Чудик «снимает голову Йоханзера с плеч и отбрасывает подальше» [21; 463). Конраду и прежде люди казались «машинами Танатоса» [21; 290), ныне он постиг, что он и сам – не более, чем сборный автомат. Чудик подтверждает чаяния Конрада – он знает, какой дорогой тому идти. Слушать полную «тишину, когда нет ничего, что говорило бы с тобой, ничего, что высказывалось бы и утешало бы одним тем, что высказывается» [21; 462). Не в надежде услышать «первозвук» в своей душе, а чтобы навсегда расстаться с ним. Чудик подробно, хотя и метафорически рисует последовательные этапы самоутраты. Последние колебания Конрада: «Тогда меня не будет? – Разве не этого вы хотели?» [21; 491]
И вскоре Йоханзер пишет в письме родственникам, что «отказался от своего «я». Быть «я» свойственно диктаторам» [21; 493]. И он проходит последний этап самоутраты: отшельничество, в течение которого он прислушивается к надвигающемуся шествию мертвецов, которые постепенно «высасывают жизнь, как спинной мозг» [21; 517] у тех, кто ещё жив. И он даёт Бенедикту целиком поглотить себя. Смотрит на своё отражение в воде. «Он чувствовал, что хорошо удался. Ощущал себя шедевром собственного искусства» [21; 526]. И на последней странице романа Крауссера «он увидел на противоположном берегу схематичный образ мужчины, очень похожего на него самого… через какое-то время контур внезапно стал тенью, расплылся в представление, выдернутый силуэт погрузился во тьму кустарника», после чего «Бенедикт повернулся и пошёл домой» [21; 542].
В «Танатосе» выведен очередной «аноним», не оставивший следа в истории. Однако, место малограмотных «самородков» Зюскинда и Шнайдера занимает в высшей степени образованный, сполна впитавший предшествующую традицию постмодернистский «гений». Конрад Йоханзер – своего рода «культивированный Гренуй». Он также сознаёт дефицит идентичности и творит себе искусственное «я» из «аромата» (читай – словаря, движений, мыслей, мечтаний) убитого им человека. Но Крауссер, в отличие от Зюскинда, не собирается наделять протагониста своего романа инфернальными чертами: Конрад Йоханзер не только уничтожает, но и воссоздаёт. Если между строк романа Зюскинда можно прочитать нелицеприятный приговор искусству, творимому «гениями», то у Крауссера осуществляется его реабилитация. Искусство ничего не может уничтожить и само – неуничтожимо. То, что у Зюскинда читалось лишь в глубоком подтексте, у Крауссера открыто манифестировано: отсутствие «я» осознаётся как однозначное благо, как залог постоянного перехода в новое качество, как возможность самому быть господином своей судьбы, совмещать в себе кукловода и куклу.

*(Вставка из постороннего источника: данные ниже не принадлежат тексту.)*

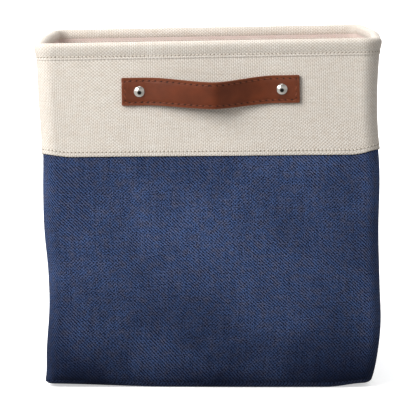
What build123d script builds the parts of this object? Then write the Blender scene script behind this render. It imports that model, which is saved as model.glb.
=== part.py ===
from build123d import *
from math import atan, degrees
import os

os.makedirs("parts", exist_ok=True)

# Fabric storage bin for a 13-inch cube shelf. Millimetres, +Z up, front faces -Y.
# Origin: centre of the underside, on the floor.

# Overall
rim_width = 330.0
rim_depth = 330.0
height = 336.0
base_inset = 6.0
corner_radius = 18.0
rim_tilt = 1.0
floor_radius = 5.0
base_turn_up = 5.5

# Wall layers, measured inward from the outside of the hem
band_face = 0.8
shell_face = 2.0
stiffener_face = 3.4
lining_face = 6.0
inside_face = 6.8
stiffener_half_width = 145.0
layers_below_rim = 9.0

# Cream band and its wired hem
band_bottom = 226.0
band_tilt = 0.5
hem_height = 14.5
hem_radius = 4.0
tunnel_outer = 2.25
tunnel_inner = -3.15
wire_radius = 1.75
ferrule_length = 22.0
ferrule_radius = 2.4

# Loose base insert
insert_bottom = 2.5
insert_thickness = 4.0
insert_cover = 0.8
insert_inset = 11.0

# Handles
handle_height = 288.8
handle_shift = 2.5
strap_length = 170.0
strap_width = 26.6
backing_ply = 1.2
strap_ply = 1.8
strap_bow = 15.0
strap_sag = 5.0
bow_half_length = 62.0
grip_half_length = 34.0
grip_gap = 0.15
rivet_spacing = 136.0
rivet_cap_radius = 5.2
rivet_cap_height = 2.8
rivet_cap_skirt = 0.6
rivet_post_radius = 1.5
rivet_back_radius = 4.5
rivet_back_height = 1.2

wall_lean = degrees(atan(base_inset / height))
tunnel_centre = (tunnel_outer + tunnel_inner) / 2
tunnel_radius = (tunnel_outer - tunnel_inner) / 2
wall_depth = inside_face - band_face
big = 900.0


def outline(inset, level):
    """Rounded rectangle of the bin at one height, a given distance inside the hem face."""
    narrowing = base_inset * (1 - level / height)
    width = rim_width - 2 * (narrowing + inset)
    depth = rim_depth - 2 * (narrowing + inset)
    return Pos(0, 0, level) * RectangleRounded(width, depth, corner_radius - inset - narrowing)


def block(inset, low, high):
    """Solid filling the bin's outline between two heights, widening upward."""
    return extrude(outline(inset, low), high - low, taper=-wall_lean)


def below(level, tilt=0.0):
    """Everything under a plane that rises to the right by the tilt angle."""
    return Pos(0, 0, level) * Rot(0, -tilt, 0) * Pos(0, 0, -big / 2) * Box(big, big, big)


def layer(outer, inner, low, rim_drop):
    """One wall layer from a height up to a distance below the rim."""
    shell = block(outer, low, height + 20) - block(inner, low - 1, height + 21)
    return shell & below(height - rim_drop, rim_tilt)


def floor_edges(solid):
    """Lowest edges of a solid."""
    return solid.edges().group_by(Axis.Z)[0]


def rim_path(inset):
    """Closed path round the rim in its tilted plane, at the centre of the hem's round top."""
    level = Pos(0, 0, height - hem_radius) * Rot(0, -rim_tilt, 0)
    shape = RectangleRounded(rim_width - 2 * inset, rim_depth - 2 * inset, corner_radius - inset)
    return (level * shape).face().outer_wire()


def across(path):
    """Plane across the start of a rim path: local X is up, local Y is outward."""
    start = path @ 0
    along = path % 0
    up = Vector(0, 0, 1).rotate(Axis.Y, -rim_tilt)
    side = along.cross(up)
    if side.dot(Vector(start.X, start.Y, 0)) < 0:
        along = along * -1
    return Plane(origin=start, x_dir=up, z_dir=along)


def hem_section():
    """Folded cloth section: round top, thick outer leaf, thin inner leaf, open below."""
    drop = hem_height - hem_radius
    body = Pos(-drop / 2, 0) * Rectangle(drop, 2 * hem_radius) + Circle(hem_radius)
    slot = Pos(-drop / 2 - 1, tunnel_centre) * Rectangle(drop + 2, 2 * tunnel_radius)
    return body - slot - Pos(0, tunnel_centre) * Circle(tunnel_radius)


def handle_front():
    """Frame on the front wall: X along the strap, Y up the wall, Z outward."""
    face = rim_depth / 2 - base_inset * (1 - handle_height / height) - band_face
    return Pos(handle_shift, -face, handle_height) * Rot(90 + wall_lean, 0, 0) * Rot(0, 0, rim_tilt)


def handle_rear():
    """The same frame on the rear wall."""
    face = rim_depth / 2 - base_inset * (1 - handle_height / height) - band_face
    turn = Rot(0, 0, 180) * Rot(90 + wall_lean, 0, 0) * Rot(0, 0, -rim_tilt)
    return Pos(0, face, handle_height) * turn


def hump(start, end, rise):
    """Flat ends joined by a smooth hump; start and end are the outline's corner points."""
    middle = (start + end) / 2 + rise
    left = Vector(-bow_half_length, start.Y, start.Z)
    right = Vector(bow_half_length, end.Y, end.Z)
    flat = (Vector(1, 0, 0), Vector(1, 0, 0))
    climb = Spline(left, middle, tangents=flat)
    descend = Spline(middle, right, tangents=flat)
    return [Line(start, left), climb, descend, Line(right, end)]


def ply(low, high):
    """One leather ply of a strap, bowed out from the wall and sagging in the middle."""
    half = strap_length / 2
    bow = Vector(0, 0, strap_bow)
    sag = Vector(0, -strap_sag, 0)
    inner = hump(Vector(-half, 0, low), Vector(half, 0, low), bow)
    outer = hump(Vector(-half, 0, high), Vector(half, 0, high), bow)
    ends = [Line((-half, 0, low), (-half, 0, high)), Line((half, 0, low), (half, 0, high))]
    side_face = make_face(inner + outer + ends)
    side = extrude(side_face, amount=strap_width * 2, dir=(0, 1, 0), both=True)
    edge = strap_width / 2
    top = hump(Vector(-half, edge, 0), Vector(half, edge, 0), sag)
    bottom = hump(Vector(-half, -edge, 0), Vector(half, -edge, 0), sag)
    ends = [Line((-half, -edge, 0), (-half, edge, 0)), Line((half, -edge, 0), (half, edge, 0))]
    front_face = make_face(top + bottom + ends)
    return side & extrude(front_face, amount=60, dir=(0, 0, 1), both=True)


def grip_part(solid):
    """The free middle of a strap ply."""
    return solid & Box(2 * (grip_half_length - grip_gap), big, big)


def end_part(solid, side):
    """The riveted end of a strap ply on the left (-1) or right (+1)."""
    shift = side * (grip_half_length + grip_gap + big / 2)
    return solid & Pos(shift, 0, 0) * Box(big, big, big)


def post(side):
    """Rivet shank on one side of a handle."""
    depth = wall_depth + backing_ply + strap_ply + 1.9
    middle = backing_ply + strap_ply + 1.0 - depth / 2
    return Pos(side * rivet_spacing / 2, 0, middle) * Cylinder(rivet_post_radius, depth)


def rivet(side):
    """Domed cap with its shank."""
    skirt = rivet_cap_skirt
    rise = rivet_cap_height - skirt
    ball_radius = (rivet_cap_radius**2 + rise**2) / (2 * rise)
    ball = Pos(0, 0, rivet_cap_height - ball_radius) * Sphere(ball_radius)
    dome = ball & Pos(0, 0, rivet_cap_height / 2 + skirt / 2) * Box(20, 20, rise)
    cap = dome + Pos(0, 0, skirt / 2) * Cylinder(rivet_cap_radius, skirt)
    level = backing_ply + strap_ply
    return Pos(side * rivet_spacing / 2, 0, level) * cap + post(side)


def rivet_back(side):
    """Cap on the inside of the wall."""
    cap = Cylinder(rivet_back_radius, rivet_back_height)
    cap = fillet(cap.edges().group_by(Axis.Z)[0], 0.5)
    level = -wall_depth - rivet_back_height / 2
    return Pos(side * rivet_spacing / 2, 0, level) * cap - post(side)


def drill(solid):
    """Cut the rivet holes of both handles out of a wall layer."""
    hole = Rot(0, 0, 40) * Cylinder(rivet_post_radius, 30)
    for frame in (handle_front(), handle_rear()):
        for side in (-1, 1):
            solid = solid - frame * Pos(side * rivet_spacing / 2, 0, 0) * hole
    return solid


def shell_solid():
    """Navy outer cloth as one dish with a rounded floor edge."""
    outer = block(shell_face, 0, height + 20)
    outer = fillet(floor_edges(outer), floor_radius)
    inner = block(stiffener_face, stiffener_face - shell_face, height + 21)
    inner = fillet(floor_edges(inner), floor_radius - 1.4)
    return outer - inner


def outer_wall():
    """Navy cloth wall, running up inside the hem."""
    cloth = shell_solid() & below(height - layers_below_rim, rim_tilt)
    return drill(cloth - below(base_turn_up))


def outer_base():
    """Navy base panel, turned up at its edge to the wall seam."""
    return shell_solid() & below(base_turn_up)


def upper_band():
    """Cream band over the wall, folded over the rim wire as a hem."""
    band = block(band_face, 150, height + 20) - block(shell_face, 149, height + 21)
    band = band - below(band_bottom, band_tilt)
    band = band & below(height - hem_height + 2, rim_tilt)
    path = rim_path(hem_radius)
    hem = sweep(across(path) * hem_section(), path=path)
    return drill(band + hem)


def rim_wire():
    """Steel loop inside the hem, its two ends meeting at the rear."""
    path = rim_path(hem_radius - tunnel_centre)
    loop = sweep(across(path) * Circle(wire_radius), path=path)
    return loop - Pos(0, rim_depth / 2, height) * Box(0.6, 40, 40)


def rim_ferrule():
    """Sleeve crimped over the two wire ends."""
    back = rim_depth / 2 - hem_radius + tunnel_centre
    tube = Cylinder(ferrule_radius, ferrule_length) - Cylinder(wire_radius, ferrule_length)
    return Pos(0, back, height - hem_radius) * Rot(0, -rim_tilt, 0) * Rot(0, 90, 0) * tube


def stiffener(side):
    """Felt panel of one wall; the corners are left free so that the bin can fold."""
    felt = layer(stiffener_face, lining_face, base_turn_up, layers_below_rim)
    panel = Box(2 * stiffener_half_width, 100, 2 * big)
    turns = {"front": 0, "right": 90, "rear": 180, "left": 270}
    return drill(felt & Rot(0, 0, turns[side]) * Pos(0, -rim_depth / 2, 0) * panel)


def lining_wall():
    """Thin lining of the four walls."""
    return drill(layer(lining_face, inside_face, 1.6, layers_below_rim))


def lining_base():
    """Thin lining of the floor."""
    return block(inside_face + 0.3, 1.4, 2.2)


def insert_block(inset, low, high):
    """Straight rounded slab of the base insert."""
    width = rim_width - 2 * (base_inset + insert_inset + inset)
    depth = rim_depth - 2 * (base_inset + insert_inset + inset)
    slab = extrude(RectangleRounded(width, depth, 10 - inset), high - low)
    return Pos(0, 0, low) * slab


def insert_board():
    """Stiff board of the base insert."""
    top = insert_bottom + insert_thickness - insert_cover
    return insert_block(insert_cover, insert_bottom + insert_cover, top)


def insert_sleeve():
    """Cloth cover of the base insert."""
    top = insert_bottom + insert_thickness
    return insert_block(0, insert_bottom, top) - insert_board()


def handle_nodes(name, frame):
    """Strap, backing and rivets of one handle, by node name."""
    strap = ply(backing_ply, backing_ply + strap_ply)
    backing = ply(0, backing_ply)
    for side in (-1, 1):
        strap = strap - post(side)
        backing = backing - post(side)
    nodes = {
        f"{name}_strap_grip": frame * grip_part(strap),
        f"{name}_backing_grip": frame * grip_part(backing),
    }
    for side, word in ((-1, "left"), (1, "right")):
        nodes[f"{name}_strap_{word}_end"] = frame * end_part(strap, side)
        nodes[f"{name}_backing_{word}_end"] = frame * end_part(backing, side)
        nodes[f"{name}_rivet_{word}"] = frame * rivet(side)
        nodes[f"{name}_rivet_{word}_back"] = frame * rivet_back(side)
    return nodes


parts = {
    "outer_wall": outer_wall(),
    "outer_base": outer_base(),
    "upper_band": upper_band(),
    "rim_wire": rim_wire(),
    "rim_wire_ferrule": rim_ferrule(),
    "front_stiffener": stiffener("front"),
    "rear_stiffener": stiffener("rear"),
    "left_stiffener": stiffener("left"),
    "right_stiffener": stiffener("right"),
    "lining_wall": lining_wall(),
    "lining_base": lining_base(),
    "insert_board": insert_board(),
    "insert_cover": insert_sleeve(),
}
parts.update(handle_nodes("front", handle_front()))
parts.update(handle_nodes("rear", handle_rear()))

for name, shape in parts.items():
    export_step(shape, f"parts/{name}.step")
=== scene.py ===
"""Fabric storage bin: woven walls, wired rim, leather strap handles and a loose base insert.

Dresses the bin's CAD frame with its cloth, leather, thread and metal.
Lengths are metres unless a name says mm. The front faces -Y and +Z is up.
"""

import logging
import math
from dataclasses import dataclass, field, replace
from enum import Enum
from typing import Any, Callable, Sequence

import bpy
import numpy as np
from mathutils import Matrix, Vector


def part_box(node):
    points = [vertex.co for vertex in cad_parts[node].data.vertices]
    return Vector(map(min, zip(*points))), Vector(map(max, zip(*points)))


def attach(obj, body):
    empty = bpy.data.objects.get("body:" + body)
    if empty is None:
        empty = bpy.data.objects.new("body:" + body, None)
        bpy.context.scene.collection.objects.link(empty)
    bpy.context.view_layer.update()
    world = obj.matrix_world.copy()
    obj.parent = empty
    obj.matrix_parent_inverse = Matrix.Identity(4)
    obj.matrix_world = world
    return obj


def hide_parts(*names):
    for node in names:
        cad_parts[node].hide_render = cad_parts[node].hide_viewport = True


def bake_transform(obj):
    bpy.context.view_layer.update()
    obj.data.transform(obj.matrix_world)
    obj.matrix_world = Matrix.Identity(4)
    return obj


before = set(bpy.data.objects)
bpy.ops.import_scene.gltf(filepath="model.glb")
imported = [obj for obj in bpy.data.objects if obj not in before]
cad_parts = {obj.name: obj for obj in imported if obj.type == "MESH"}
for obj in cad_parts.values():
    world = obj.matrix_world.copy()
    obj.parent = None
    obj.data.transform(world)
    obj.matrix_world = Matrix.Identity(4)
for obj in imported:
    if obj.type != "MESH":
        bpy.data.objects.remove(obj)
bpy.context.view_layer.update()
LOG = logging.getLogger("fabric_bin")
MM = 0.001
NOISE, RANGE, MIX = "ShaderNodeTexNoise", "ShaderNodeMapRange", "ShaderNodeMix"
MATH, VECTOR, SPLIT = "ShaderNodeMath", "ShaderNodeVectorMath", "ShaderNodeSeparateXYZ"
PRINCIPLED = "ShaderNodeBsdfPrincipled"


def linear(hex_colour: str) -> tuple[float, float, float, float]:
    """Turn an sRGB hex colour into linear RGBA.

    Args:
        hex_colour: Six hex digits, such as "39435f".

    Returns:
        Linear red, green, blue and an alpha of 1.
    """
    parts = [int(hex_colour[i : i + 2], 16) / 255 for i in (0, 2, 4)]
    out = [c / 12.92 if c <= 0.04045 else ((c + 0.055) / 1.055) ** 2.4 for c in parts]
    return (out[0], out[1], out[2], 1.0)


def smooth(value: Any) -> Any:
    """Ease from 0 to 1 as value goes from 0 to 1."""
    t = np.clip(value, 0.0, 1.0)
    return t * t * (3 - 2 * t)


def per_metre(size_mm: float) -> float:
    """How many cells of a pattern of this size fit in a metre."""
    return 1 / (size_mm * MM)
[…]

Вместе с тем, «оптимизируя» зюскиндову модель, Крауссер ближе подходит к общему для двух романов источнику – к Гофману. Упомянутый арсенал «гофманианы», вновь представленной весьма односторонне, в «мрачном» варианте «Gespenster-Hoffmann», под пером Крауссера получает светлую “раннеромантическую” аранжировку: прохождение через “ужасы” Гофмана, как ни парадоксально, всё равно приводят “домой”. И хотя конечно, это “возвращение к истокам” – мнимое, во весь голос у Крауссера звучит тема вечного возвращения, повторения одного и того же, а следовательно – бессмертия, так как смерть – лишь возможность обретения нового имени. Из «негативной» эстетики Конрада Йоханзера, его воли к саморазрушению рождается эстетика, безусловно позитивная, хотя и симулятивная в своей основе.